Аврора Дюдеван — Жюлю Букуарану:Хочу сказать вам, к каким глупейшим выводам пришли, видя вас так часто со мной, видя мое непринужденное обращение с вами. Знаете ли вы, что эта женщина, полусмеясь, полусерьезно, утверждает, что я настоящий Дон-Жуан в юбке… Никогда еще погибшая женщина не посылала в адрес порядочной женщины столь язвительных стрел… В Париже, в Бордо, в Гавре — всюду у меня любовники… Развратить вас было для меня еще одним развлечением…

После водворения в Ноане наставника ничто уже не удерживало там Аврору. Один только Ипполит пытался помешать ей уехать. Остроумный пьяница, выпив, становился необычайно чувствительным; ночью он, рыдая, явился в спальню сестры: «Ты думаешь, что сможешь прожить в Париже с ребенком на двести пятьдесят франков в месяц? — сказал он ей. — Довольно забавно! Ты же не имеешь представления, сколько стоит цыпленок! Ты приедешь назад через две недели с пустыми руками». — «Ну и что ж, — ответила она, — я попробую». Действительно, у этой богатой наследницы, законно ограбленной мужем, не было ни гроша в кармане. Но она надеялась, что отвоюет еще и своих детей, и свое состояние, и свой дом. Она не для того шла на богемную жизнь, чтобы избавиться от хозяйственных забот. «Я не принадлежу к тем великим умам, которые никогда не спускаются с облаков». Она любила варить варенье и сажать капусту. Романтичная в своем стремлении разбить привычные устои, она была буржуазкой по своей любви к Ноану и к домашнему уюту. Она с удовольствием присвоила бы себе это изречение: «Действительно, необыкновенный человек — это самый обыкновенный человек». Шить, готовить, стирать — ничто не пугало ее, но она хотела это делать для любимого человека.
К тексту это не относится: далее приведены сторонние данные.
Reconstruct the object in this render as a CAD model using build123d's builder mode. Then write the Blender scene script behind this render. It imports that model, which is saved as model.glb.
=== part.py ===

Узнав о предстоящем отъезде жены, Казимир рыдал. «Теперь он плачет обо мне, — сказала она, — тем хуже для него! Я доказала ему, что не хочу быть бременем для кого-либо, а хочу быть подругой — желанной, любимой…» Она надеялась, встретясь в Париже с милым и веселым Сандо, стать для него и любовницей, и хозяйкой, и матерью. После замужества она впала в летаргический сон. Теперь она начнет жить: «Жить! Как это чудесно, как хорошо! Несмотря на все горести, на мужей, заботы, долги, родных, пересуды, несмотря на пронзительную грусть и скучные сплетни! Жить — это опьяняет! Это счастье! Это небеса!»
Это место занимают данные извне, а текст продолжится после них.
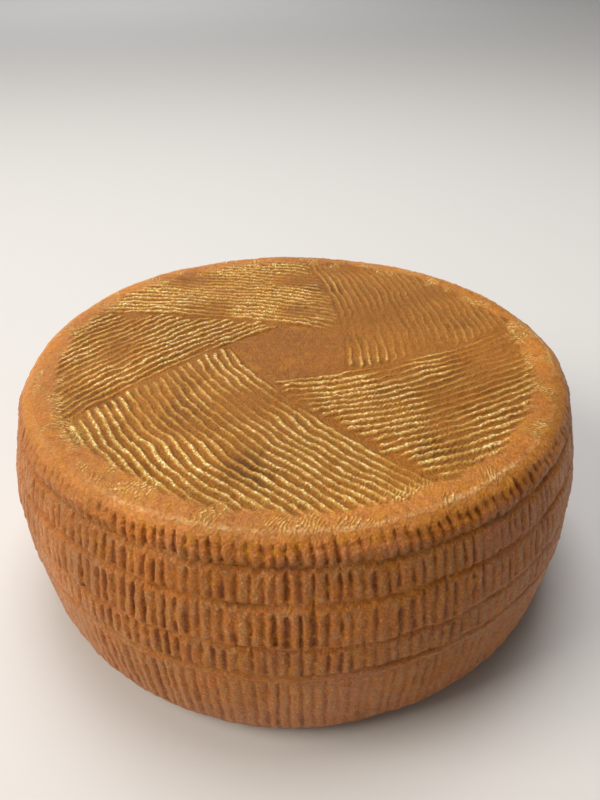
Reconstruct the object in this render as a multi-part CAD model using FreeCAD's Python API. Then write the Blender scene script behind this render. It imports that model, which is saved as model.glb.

4 января 1831 года госпожа Дюдеван покинула Ноан. Она испытывала радость оттого, что завоевала свободу, и печаль оттого, что оставляет своих детей. Морис плакал, но его утешило обещание прислать ему костюм солдата национальной гвардии с ярко-красным кепи.

Часть третья

Жорж Санд

Разве нас увлекает чувственность? Нет, это жажда чего-то совсем иного. Это мучительное желание найти истинную любовь, которая всегда манит и исчезает.

Мари Дорваль
Жорж Санд i_004.png

Глава первая

Два великих провинциала в париже

Она приехала измученная и замерзшая: дверца дилижанса плохо закрывалась. Взволнованный Жюль Сандо в Париже предупредительно встретил ее и отвез в квартиру Ипполита Шатирона на улице Сены в доме № 31. Около них сразу же собралась небольшая группа беррийцев: студент юридического факультета, журналист и пылкий республиканец Феликс Пиа, известный тем, что еще до «трех славных дней» заменил в одном зале для банкетов бюст Карла Десятого бюстом Лафайета, — подвиг, доставивший ему мимолетную славу; студент-медик Эмиль Реньо — наперсник и друг Жюля Сандо; гигант Флёри с пышными усами; основатель беррийского клуба в Париже Габриэль де Плане и самый богатый человек всей ватаги — Гюстав Папе по прозвищу Милорд, плативший всегда в театре за леденцы.